Using $$v=\sqrt{\mu/r}$$ we can determine that the satellite's velocity will be 7585 m/s.

Let's assume the coefficient of drag, $$C_d$$ is 1 and the total area of both satellites, $$A$$, is 10 $$m^2$$.

The drag force on the satellites will then be 0.0067 mN.

### Conclusion

While tiny, the tidal forces are 3560 times stronger than the thrust needed to counter aerodynamic drag.

Therefore, if the rescue satellite was outfitted with an ion drive that could throttle down to a sufficiently low thrust level, it is conceivable that the tidal forces would be strong enough to stabilize the conjoined pair.

The tether should be designed to not exert a force that would pull the satellites together. Something like a fine jewelry chain might work.

Verify that the satellites do not generate magnetic or electrostatic forces that are strong enough to attract the satellites together.

You might be able to dispense with the grappler and fine string/chain altogether and instead use a solar-powered electromagnet controlled by a distance sensor to couple the satellites.
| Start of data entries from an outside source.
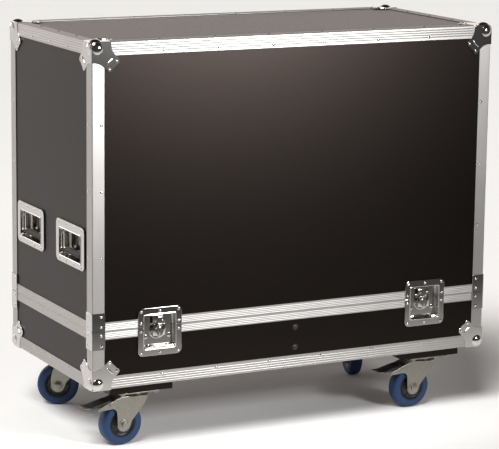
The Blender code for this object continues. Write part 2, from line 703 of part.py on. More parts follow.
def brake_pedal(place):
    """Foot pedal over the wheel, hinged between the fork's shoulders, in the released position."""
    top = [(0.0655, 0.1065), (0.0700, 0.1085), (0.1120, 0.0985), (0.1300, 0.0975), (0.1300, 0.0960),
           (0.1120, 0.0950), (0.0900, 0.0965), (0.0655, 0.1000)]
    half = FORK_HALF - 0.001
    body = plate(top, -half, half, "y", name=f"brake_pedal_{place}", look="pedal")
    return body


PEDAL_PIVOT = (0.0680, 0.1035)  # along the trail, and up


def castors():
    for place, spot in CASTORS.items():
        braked = place.startswith("f")
        stand_at(castor_plate(place), spot, 0, 0)
        pieces = [castor_fork(place, braked), castor_wheel(place)]
        if braked:
            pieces.append(brake_pedal(place))
        for piece in pieces:
            stand_at(piece, spot, 0, HEADINGS[place])


def main():
    clear_scene()
    floor = base_shell()
    ceiling = hood_shell()
    lining("base_foam", floor + GAP, 1, Z_SPLIT - GAP)
    lining("hood_foam", ceiling - GAP, -1, Z_SPLIT + TONGUE_UP)
    divider(floor)
    latches()
    handles()
    castors()


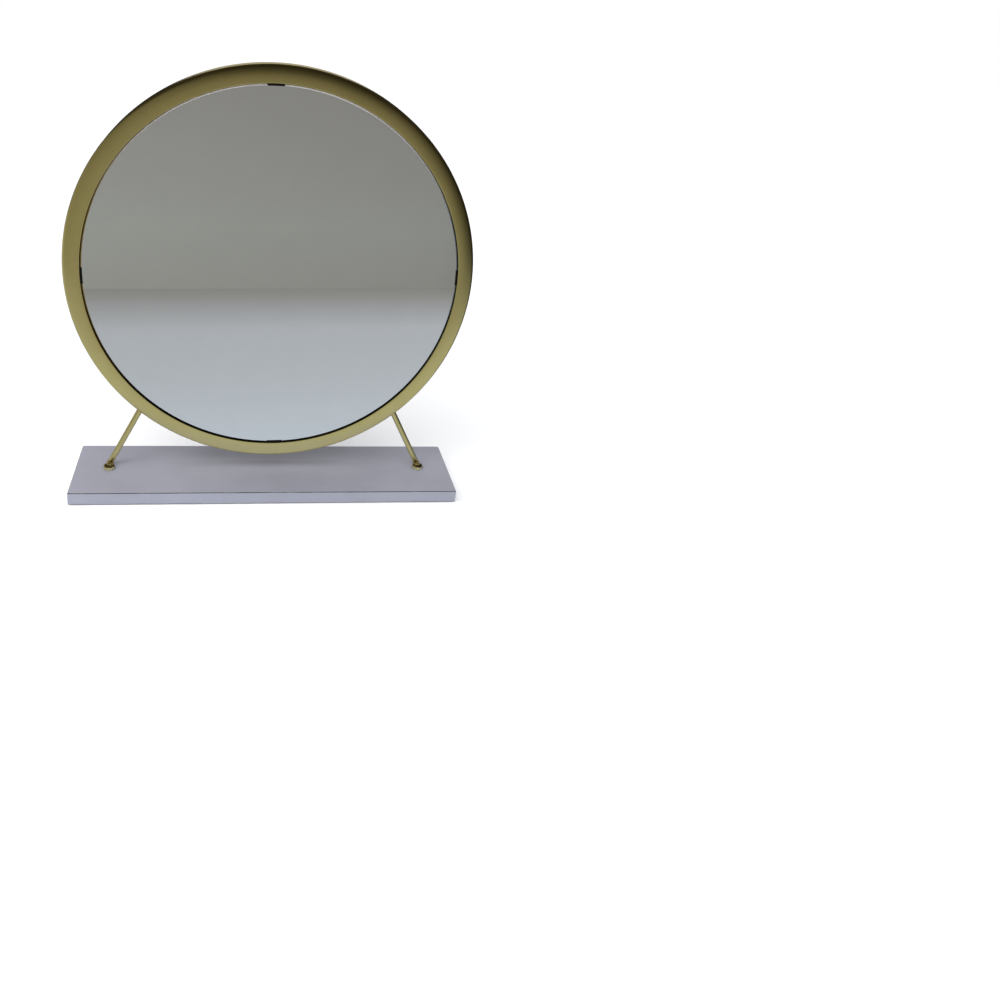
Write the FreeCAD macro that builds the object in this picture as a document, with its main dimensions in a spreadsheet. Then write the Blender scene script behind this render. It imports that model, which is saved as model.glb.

• Wouldn't the orientation of the two objects get messed up as they orbit? 180 degrees around the orbit, the trailing object is going to wind up in front of the leader. If they're attached by a string, then even if the "lead" satellite is rotating to stay pointed prograde, the trailing satellite is going to constantly try to wrap the tow cable around it. (or more accurately, the string and trailer are retaining orientation relative to the fixed stars and the leader is rotating to keep its nose pointed prograde, so the leader is the one turning and wrapping the tow cable around itself...) Jan 10 at 15:51
• Assume the satellites start out attached, one above the another, with the string direction normal to the Earth's surface. If you cut the string, what would happen? Answer: The lower sat will be at the apogee of its elliptical orbit and the upper sat will be at the perigee of its elliptical orbit. Therefore, orbital mechanics will not let them get closer to each other. So the tow cable can't get wrapped around a sat. Jan 10 at 21:27
• Forget the rope. Imagine you're standing on one satellite, and the other is above your head and the earth below your feet, facing the direction of travel. Neither satellite is rotating with respect to the stars. As you orbit the earth, the satellite above you will stay put, but you'll see the earth rise up behind you, go over your head, and come down in front of you until it's back below your feet when you get back to your original point in the orbit. Over the course of that orbit, you started out facing prograde, halfway around you were facing retrograde, and you end up prograde. Jan 10 at 21:42
• But if you want to fire a thruster the whole time, you can't just face one way with respect to the stars. You need to rotate the satellite so that it always faces prograde. And if you do that, then the earth stays put from your perspective, and satellite "above" is going to orbit around you as you move. Put the string in, and now it's going to slowly wrap around you. Jan 10 at 21:44
• Ok, this rescue idea probably works best for nadir-pointing satellites. For a star-stationary satellite, like the Hubble space telescope, it isn't a good solution as proposed. Keep in mind that even when the thruster is firing, the string is still more-or-less normal to the surface of the Earth. I'm not following your logic in the second comment though. Don't think "orbit around you as you move" is correct. Jan 10 at 22:02

Answer: No. Tidal tension on a 10m tether would not even keep the tether taut.

Tidal force (due to the difference in orbital radius) creates tension on a long tether.

Tension on the tether is the difference in gravitational attraction due to difference in orbital altitude. See http://www.physicsbootcamp.org/gravity-Tidal-Forces.html to plug in values for your model. The tension will be proportional to the masses and proportional to the mass's distance from the common center of gravity. See p104 https://ntrs.nasa.gov/api/citations/19920010006/downloads/19920010006.pdf

A 10 m tether would be inadequate to provide stability. In 1966 Gemini 11 released the Agena target vehicle on a 30m tether, but this length was insufficient to even keep the tether taut.

The TSS-1R mission managed to deploy 19.7km of tether before the tether broke. The tension was 65N at tether failure.